It’s been an intense year. In June, my partner and I ran off to Vegas and got married. In August, we closed on our house. In October, I took the Professional Engineer’s exam. That’s three huge life events in the space of four months and five days. To be honest, I’m still processing it all. It feels like it hit me all at once, and I haven’t had time to really digest one before it was time to focus on the next, along with my usual work, parenting, etc. It is all good, of course, but it’s a lot.
We flew home five days after our wedding, having had a fun honeymoon in Vegas, and I returned to work a week after that. I remember thinking to myself as I walked down the hallway that first morning with my brand new alexandrite ring on my finger, “I just did this huge thing, and now I have to come back and design bridges as if nothing has changed.” If you think about it, that’s completely accurate. We try to create buffer zones, to hold space, to give our important life events the respect they deserve, but in today’s society, that hardly exists. That’s no dig at my employer. I have it better than most. It’s just the way society is now. I would have loved a month to just be a wife to this husband, let it sink in what we just did, I’m not even sure what else, but something. I needed more time for something.

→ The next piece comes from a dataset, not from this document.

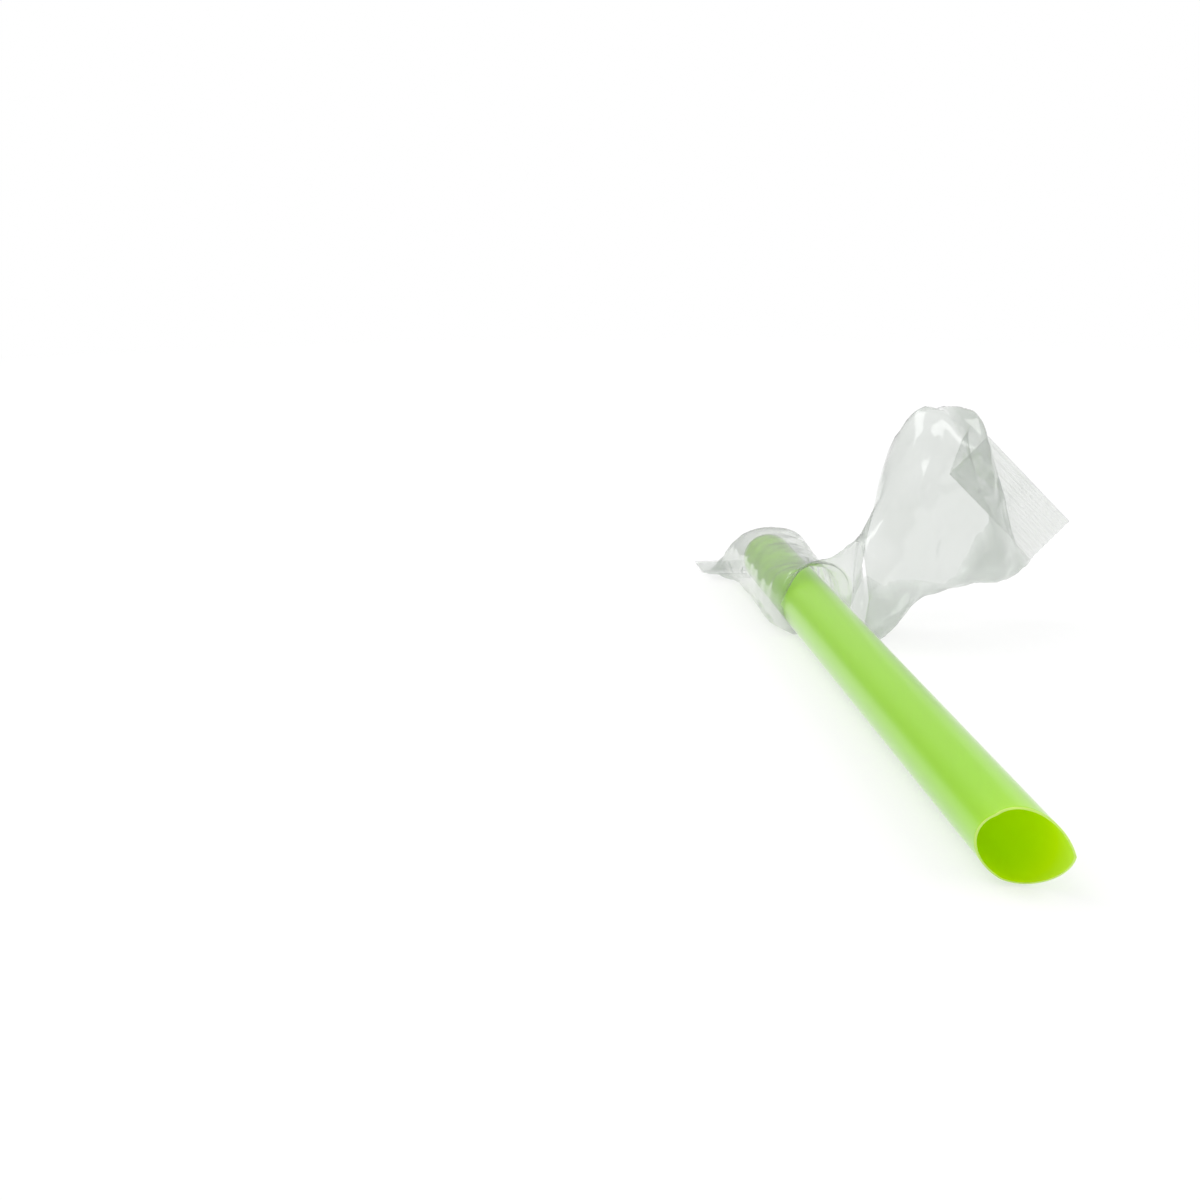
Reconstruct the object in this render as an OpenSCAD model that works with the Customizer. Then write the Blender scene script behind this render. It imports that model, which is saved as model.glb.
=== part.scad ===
// Wide drinking straw, pushed most of the way out of its own clear film sleeve.
// The straw lies along +X with its slanted mouth at the far end, and the origin
// is the centre of its square end. The sleeve is torn open at the side, and its
// empty front end is pushed over towards +Y, up to its crimped end seal.

/* [Straw] */
// Outside diameter of the straw
straw_d = 12; // [9:0.5:14]
// Thickness of the straw's wall
straw_wall = 0.3; // [0.2:0.05:0.5]
// Length from the square end to the point of the slanted mouth
straw_len = 210; // [180:5:250]
// Angle of the slanted cut, measured from a square one
mouth_slant = 41; // [30:1:48]
// Angle of the two small cuts that sharpen the point, from a square one
point_slant = 26; // [15:1:30]
// Angle at which those two cuts fall away to either side of the point
point_fall = 35; // [20:1:45]
// Turn of the point about the straw, up from the side
point_turn = 6; // [0:1:20]

/* [Sleeve] */
// Thickness of the film as modelled
film_t = 0.25; // [0.2:0.05:0.4]
// Gap between the straw and the film under it
film_gap = 0.2; // [0.1:0.05:0.4]
// Width of the sleeve where it is pressed flat
flat_w = 28; // [24:1:32]
// Length of straw that is still inside the sleeve
covered_len = 53; // [40:1:70]
// Half width of the sleeve round the straw, over the straw's own radius
side_slack = 2.8; // [1.5:0.1:4]
// Height of the sleeve over the top of the straw
top_slack = 1.6; // [0.8:0.1:3]
// Length of empty sleeve between the straw's square end and the rear seal
tail_len = 13; // [10:1:25]

/* [End seals] */
// Length of each crimped end seal
seal_len = 12; // [6:1:14]
// Distance from one crimp rib to the next
rib_pitch = 1.6; // [1.2:0.2:2.4]
// Height of a crimp rib
rib_rise = 0.5; // [0.3:0.1:0.8]
// Thickness of the pressed film in a seal
seal_t = 0.5; // [0.4:0.1:0.8]

/* [Empty front end] */
// Distance from the straw's axis to the middle of the front seal
flap_reach = 52.5; // [48:0.5:60]
// Height of the middle of the front seal over the straw's axis
flap_lift = 25; // [18:1:28]
// Half height of the film where it stands open
flap_half_h = 20.5; // [16:0.5:24]
// Half depth of the film where it stands open
flap_half_t = 9; // [6:0.5:11]
// Height of the standing film over the table
flap_clear = 7.5; // [2:0.5:9]
// Height of the creases in the film
crease = 1.3; // [0.4:0.1:1.6]

/* [Hidden] */
$fn = 96;

straw_r = straw_d / 2;
bore_r = straw_r - straw_wall;
floor_z = -straw_r - film_gap - film_t;   // underside of the film
past = 1;                                 // how far a cutter runs past what it cuts
big = 4 * straw_d;                        // size of the blocks that trim the mouth

around = 32;        // points round the sleeve
per_span = 4;       // rings between two stations of the sleeve

mouth_x = covered_len;                    // where the sleeve ends on the straw
seal_x = -tail_len;                       // where the flat rear seal begins
flap_x = mouth_x - 16;                    // where the front seal stands

// A block that removes all that lies beyond a plane through the point of the mouth
module beyond(slope_y, slope_z) {
    n = [1, -slope_y, slope_z];
    u = n / norm(n);
    translate([straw_len, straw_r, 0])
        rotate([0, -asin(u[2]), atan2(u[1], u[0])])
            translate([0, -big, -big]) cube([big, 2 * big, 2 * big]);
}

module straw() {
    color("yellowgreen", 0.9)
    rotate([point_turn, 0, 0])
    difference() {
        rotate([0, 90, 0]) cylinder(h = straw_len, r = straw_r);
        translate([-past, 0, 0]) rotate([0, 90, 0])
            cylinder(h = straw_len + 2 * past, r = bore_r);
        beyond(tan(mouth_slant), 0);
        for (side = [-1, 1]) beyond(tan(point_slant), side * tan(point_fall));
    }
}

side_r = straw_r + side_slack;
press = 0.6;                              // how far the rings reach under the floor line
mid_z = (floor_z + straw_r + top_slack) / 2 - press;
mid_h = (straw_r + top_slack - floor_z) / 2 + press;
flat_z = floor_z + seal_t / 2 + rib_rise / 2;
end_rise = 45;                            // climb of the empty end towards its seal
skin_end = [flap_x, flap_reach - seal_len * cos(end_rise), flap_lift - seal_len * sin(end_rise)];
open_z = floor_z + flap_clear + flap_half_h;

// Stations of the sleeve from the rear seal to the front one: centre,
// [half width across, half height, squareness, crease, heading, lean]
stations = [
    [[seal_x, 0, flat_z], [flat_w / 2, seal_t / 2, 0.5, 0, 0, 0]],
    [[seal_x * 0.55, 0, flat_z + 1.6], [flat_w / 2 - 1.5, 2.2, 0.9, 0.5, 0, 0]],
    [[0, 0, mid_z], [side_r + 0.8, mid_h, 0.85, 0.15, 0, 0]],
    [[mouth_x * 0.4, 0, mid_z], [side_r, mid_h, 0.85, 0.1, 0, 0]],
    [[mouth_x - 11, 0, mid_z], [side_r, mid_h, 0.85, 0.2, 0, 0]],
    [[mouth_x, 4, mid_z + 2], [side_r, mid_h + 2, 0.9, 0.3, 45, 0]],
    [[mouth_x + 1, 13, mid_z + 6], [flap_half_t, mid_h + 6, 0.9, 0.6, 95, 0]],
    [[mouth_x - 5, flap_reach * 0.46, open_z], [flap_half_t, flap_half_h, 0.9, 1, 112, 0]],
    [[flap_x + 4, flap_reach * 0.8, open_z - 0.5], [flap_half_t * 0.8, flap_half_h - 1.5, 0.9, 1, 105, 13]],
    [skin_end, [seal_t / 2, flat_w / 2, 0.5, 0, 90, end_rise]]
];

// Smooth value at u between the second and third of four values
function between(p0, p1, p2, p3, u) =
    0.5 * (2 * p1 + (p2 - p0) * u + (2 * p0 - 5 * p1 + 4 * p2 - p3) * u * u
        + (3 * p1 - p0 - 3 * p2 + p3) * u * u * u);

last = len(stations) - 1;
function pick(i, k) = stations[max(0, min(last, i))][k];
function along(v, k) = let (i = min(last - 1, floor(v)), u = v - i)
    between(pick(i - 1, k), pick(i, k), pick(i + 1, k), pick(i + 2, k), u);

function unit(a) = a / norm(a);
function signed_pow(a, e) = sign(a) * pow(abs(a), e);
function fold(a) = abs(a - floor(a) - 0.5) * 4 - 1;   // sharp wave from -1 to 1

// Height of the creases at turn t round the sleeve and distance v along it
function creases(t, v) =
    0.5 * fold(v * 0.9 + 0.11 * sin(2 * t + 40))
    + 0.35 * fold(v * 1.3 + t / 120 + 0.2)
    + 0.3 * fold(v * 0.8 - t / 90 + 0.35)
    + 0.25 * sin(3 * t + 150 * v);

// One ring of points round the sleeve, drawn in by the given depth. Past either
// end it is moved on by the given distance and to one side, for a crimp rib.
function ring(v, depth, on = 0, side = 0) = let (
    f = along(v, 1),
    across = [sin(f[4]), -cos(f[4]), 0],
    upward = [-cos(f[4]) * sin(f[5]), -sin(f[4]) * sin(f[5]), cos(f[5])],
    thin = f[0] < f[1] ? across : upward,
    c = along(v, 0) + on * cross(upward, across) + side * thin
) [for (k = [0 : around - 1]) let (
        t = 360 * k / around,
        out = unit([cos(t) / f[0], sin(t) / f[1]]),
        p = [f[0] * signed_pow(cos(t), f[2]), f[1] * signed_pow(sin(t), f[2])]
            + out * (crease * f[3] * creases(t, v) - depth),
        q = c + across * p[0] + upward * p[1]
    ) [q[0], q[1], max(q[2], floor_z + depth)]];

// Rings of the two seals and of the sleeve between them
ribs = 2 * floor(seal_len / rib_pitch);
rows = last * per_span;
rib_step = seal_len / ribs;
function rib_side(j) = rib_rise / 2 * (j % 2 == 0 ? -1 : 1);
outer_rings = concat(
    [for (j = [ribs : -1 : 1]) ring(0, 0, -j * rib_step, rib_side(j))],
    [for (i = [0 : rows]) ring(i / per_span, 0)],
    [for (j = [1 : ribs]) ring(last, 0, j * rib_step, rib_side(j))]);
inner_rings = [for (i = [0 : rows]) ring(i / per_span, film_t)];
first_row = 2;                            // the sleeve is hollow from here
last_row = rows - 2;                      // to here

// Is the cell between rows i and i + 1 and turns k and k + 1 cut away?
half = around / 2;
mouth_rows = [round(4.5 * per_span), round(5.75 * per_span)];
slit_rows = [round(6.25 * per_span), round(8.25 * per_span)];
function mouth_half(i) = min(around / 4, i - mouth_rows[0] + around / 4 - 2);
function slit_half(i) = min(6, i - slit_rows[0] + 2, slit_rows[1] + 1 - i);
function cut(i, kk) = let (k = (kk + around) % around, m = min(k, around - 1 - k))
    i < 0 || i >= rows ? true
    : (i >= mouth_rows[0] && i < mouth_rows[1] && m < mouth_half(i))
    || (i >= slit_rows[0] && i < slit_rows[1] && half - 1 - m < slit_half(i));

// The film of the sleeve: one closed surface, out along its outside, round the
// edges of its two openings and back along its inside
module film() {
    outer = [for (r = outer_rings) each r];
    inner = [for (r = inner_rings) each r];
    end = len(outer_rings) - 1;
    function o(i, k) = (i + ribs) * around + (k + around) % around;
    function n(i, k) = len(outer) + i * around + (k + around) % around;
    function hollow(i) = i >= first_row && i < last_row;
    function quad(a, b, c, d) = [[a, b, c], [a, c, d]];
    outside = [for (i = [-ribs : rows + ribs - 1], k = [0 : around - 1])
        if (i < 0 || i >= rows || !cut(i, k))
            each quad(o(i, k), o(i, k + 1), o(i + 1, k + 1), o(i + 1, k))];
    inside = [for (i = [first_row : last_row - 1], k = [0 : around - 1]) if (!cut(i, k))
        each quad(n(i, k), n(i + 1, k), n(i + 1, k + 1), n(i, k + 1))];
    edges = [for (i = [first_row : last_row - 1], k = [0 : around - 1]) if (!cut(i, k))
        each concat(
            cut(i - 1, k) ? quad(o(i, k + 1), o(i, k), n(i, k), n(i, k + 1)) : [],
            cut(i, k + 1) ? quad(o(i + 1, k + 1), o(i, k + 1), n(i, k + 1), n(i + 1, k + 1)) : [],
            cut(i + 1, k) ? quad(o(i + 1, k), o(i + 1, k + 1), n(i + 1, k + 1), n(i + 1, k)) : [],
            cut(i, k - 1) ? quad(o(i, k), o(i + 1, k), n(i + 1, k), n(i, k)) : [])];
    caps = [
        [for (k = [around - 1 : -1 : 0]) o(-ribs, k)],
        [for (k = [0 : around - 1]) o(rows + ribs, k)],
        [for (k = [0 : around - 1]) n(first_row, k)],
        [for (k = [around - 1 : -1 : 0]) n(last_row, k)]];
    polyhedron(points = concat(outer, inner), faces = concat(outside, inside, edges, caps));
}

module wrapper() {
    color("gainsboro", 0.5) film();
}

straw();
wrapper();
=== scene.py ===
import math

import bpy
import numpy as np
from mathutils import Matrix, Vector, noise


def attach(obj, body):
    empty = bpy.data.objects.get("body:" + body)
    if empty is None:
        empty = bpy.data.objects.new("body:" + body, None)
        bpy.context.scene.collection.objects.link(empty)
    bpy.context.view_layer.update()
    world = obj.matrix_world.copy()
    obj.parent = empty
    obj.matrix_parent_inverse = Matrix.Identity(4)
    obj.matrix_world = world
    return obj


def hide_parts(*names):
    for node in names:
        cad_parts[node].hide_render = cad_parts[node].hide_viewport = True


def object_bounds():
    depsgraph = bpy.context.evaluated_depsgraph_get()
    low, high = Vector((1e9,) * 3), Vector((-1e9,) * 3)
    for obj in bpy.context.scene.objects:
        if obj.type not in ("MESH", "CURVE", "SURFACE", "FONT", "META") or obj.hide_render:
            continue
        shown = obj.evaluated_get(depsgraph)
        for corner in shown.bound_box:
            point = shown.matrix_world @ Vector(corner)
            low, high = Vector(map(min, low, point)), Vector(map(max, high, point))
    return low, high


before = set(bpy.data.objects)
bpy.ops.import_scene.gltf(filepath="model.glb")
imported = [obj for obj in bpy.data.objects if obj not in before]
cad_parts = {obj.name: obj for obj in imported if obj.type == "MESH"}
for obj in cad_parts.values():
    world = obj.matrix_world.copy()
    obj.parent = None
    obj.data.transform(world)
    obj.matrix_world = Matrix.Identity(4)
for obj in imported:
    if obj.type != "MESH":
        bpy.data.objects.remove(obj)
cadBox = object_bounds()
mm = 0.001
pureWhite = (1, 1, 1, 1)
print(f"frame loaded with {len(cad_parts)} nodes")


def opaque(colour):
    return (*colour, 1)


# Node trees

class Wire:                                # an output socket that can be reckoned with
    def __init__(self, maker, socket):
        self.maker = maker
        self.socket = socket

    def math(self, operation, first, second=0.0):
        return self.maker.node("ShaderNodeMath", {"operation": operation}, {0: first, 1: second})

    def __add__(self, other):
        return self.math("ADD", self, other)

    def __radd__(self, other):
        return self.math("ADD", other, self)

    def __sub__(self, other):
        return self.math("SUBTRACT", self, other)

    def __rsub__(self, other):
        return self.math("SUBTRACT", other, self)

    def __mul__(self, other):
        return self.math("MULTIPLY", self, other)

    def __rmul__(self, other):
        return self.math("MULTIPLY", other, self)

    def __truediv__(self, other):
        return self.math("DIVIDE", self, other)

    def __pow__(self, other):
        return self.math("POWER", self, other)

    def __gt__(self, other):
        return self.math("GREATER_THAN", self, other)

    def sine(self):
        return self.math("SINE", self)

    def held(self):                        # kept between 0 and 1
        return self.math("MINIMUM", self.math("MAXIMUM", self, 0.0), 1.0)


class Maker:                               # adds nodes to one tree
    def __init__(self, tree):
        self.tree = tree
        self.tree.nodes.clear()

    def node(self, kind, settings=None, inputs=None, out=0):
        made = self.tree.nodes.new(kind)
        for name, value in (settings or {}).items():
            setattr(made, name, value)
        for name, value in (inputs or {}).items():
            if isinstance(value, Wire):
                self.tree.links.new(value.socket, made.inputs[name])
            else:
                made.inputs[name].default_value = value
        return Wire(self, made.outputs[out]) if len(made.outputs) else None

    def attribute(self, name):             # a value that the mesh carries
        return self.node("ShaderNodeAttribute", {"attribute_name": name}, out="Fac")

    def noise(self, place, scale, detail=2.0, roughness=0.5):
        return self.node("ShaderNodeTexNoise", {"noise_dimensions": "3D"},
                         {"Vector": place, "Scale": scale, "Detail": detail, "Roughness": roughness})

    def bump(self, height, strength, distance):
        return self.node("ShaderNodeBump", None,
                         {"Strength": strength, "Distance": distance, "Height": height})

    def grazing(self, normal):             # 0 where the surface is seen face on, 1 at its outline
        return self.node("ShaderNodeLayerWeight", None, {"Blend": 0.5, "Normal": normal}, out="Facing")

    def polish(self, roughness, normal):
        return self.node("ShaderNodeBsdfAnisotropic", None,
                         {"Color": pureWhite, "Roughness": roughness, "Normal": normal})

    def blend(self, share, first, second, way="MIX"):
        return self.node("ShaderNodeMix", {"data_type": "RGBA", "blend_type": way},
                         {0: share, 6: first, 7: second}, out=2)

    def mixShaders(self, share, first, second):
        return self.node("ShaderNodeMixShader", None, {0: share, 1: first, 2: second})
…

The house was more rushed yet. A honeymoon is a known entity, but a homeownermoon doesn’t really exist, although it should. Can we make that a thing? Even if it did exist, I didn’t have the leave time for such a thing, just two months after taking two weeks off. Plus, there were bridges to design, plans to be sent out, training classes I couldn’t miss. I took a total of two days off for the entire home buying and moving process. This took a toll. We’re still not unpacked. Honestly, if I had a week of leave to spare, I would take it for this purpose, even now, because we need it badly. We keep saying that we need a week with nothing else to do but house stuff, and we’d have it done easily. The problem is, where are we going to get a week? We just bought a house, finally can join our lives and possessions in a home, two years after we moved in together in our little apartment. Yet, instead of devoting the time this needs, I’m at work, designing bridges as if nothing happened.
Last but not least came the PE exam. I am incredibly fortunate that my employer values licensure of their engineers enough to provide a very comprehensive course of preparation to us all for the three months prior to the exam, and designate the week of the exam exclusively for study. For three months, we go to work only three days a week because the remaining two days are for prep classes only. It’s wonderful, and I think the week I had leading up to the PE exam may be among the most relaxing I’ve had in months. I went into the exam feeling refreshed and laser focused. I feel like it went ok. I’m still really anticipating receiving the results in a couple months, and won’t feel fully ok until I do (providing I passed), but I don’t feel badly about it.
On Monday, I walked into my office for the first time in a week, and the first Monday in three months (Mondays were prep class days). I felt much like I had felt coming back after I got married. I just tackled one of the biggest and most important milestones of my engineering career, and now I have to come back and, well, be an engineer like everything is normal. Everything is not normal, though. Everything will not be normal until I find out how I did, and get my license application approved by the board, and receive my seal with my name on it.
I am in some weird place between peacefully satisfied and low-key losing my mind because so much has happened lately and I haven’t had a chance to just sit with any of it. There are bridges to design, kids to raise, school functions to attend, groceries to buy, and everything else that goes into daily life. It’s all anyone can do to just roll with the punches. I’m no workaholic. I never work more than 40 hours a week. This is just how it is.
I wonder what next year will be like. I will have my PE license, and will probably never take another exam again as long as I live (providing I passed this one). We already bought our house, and have no plans to move. We aren’t planning a wedding. I hope that there will be time to relax and just be, to take vacations, this time without the knowledge that we’re coming back to mortgage brokers, and exam prep courses, and moving coordination. If all I have to do when I come back, is design a bridge or two, I can handle that.
For all my adult life, I’ve had this massive glaring to-do list over my head like a cartoon anvil, and known that I would not consider myself to have my shit together until I had checked all of it off. Get a job I can keep forever. Buy a house. Get my PE license. I guess it all felt insurmountable for all the years I was stuck in my first marriage, getting farther and farther from what I knew I needed to do, that I never really believed I could do it all. And then I did, but most of it happened so fast that it didn’t really hit me until later that I had done it.
Then I woke up the next morning, went to work, and designed a bridge, as if nothing were the matter at all.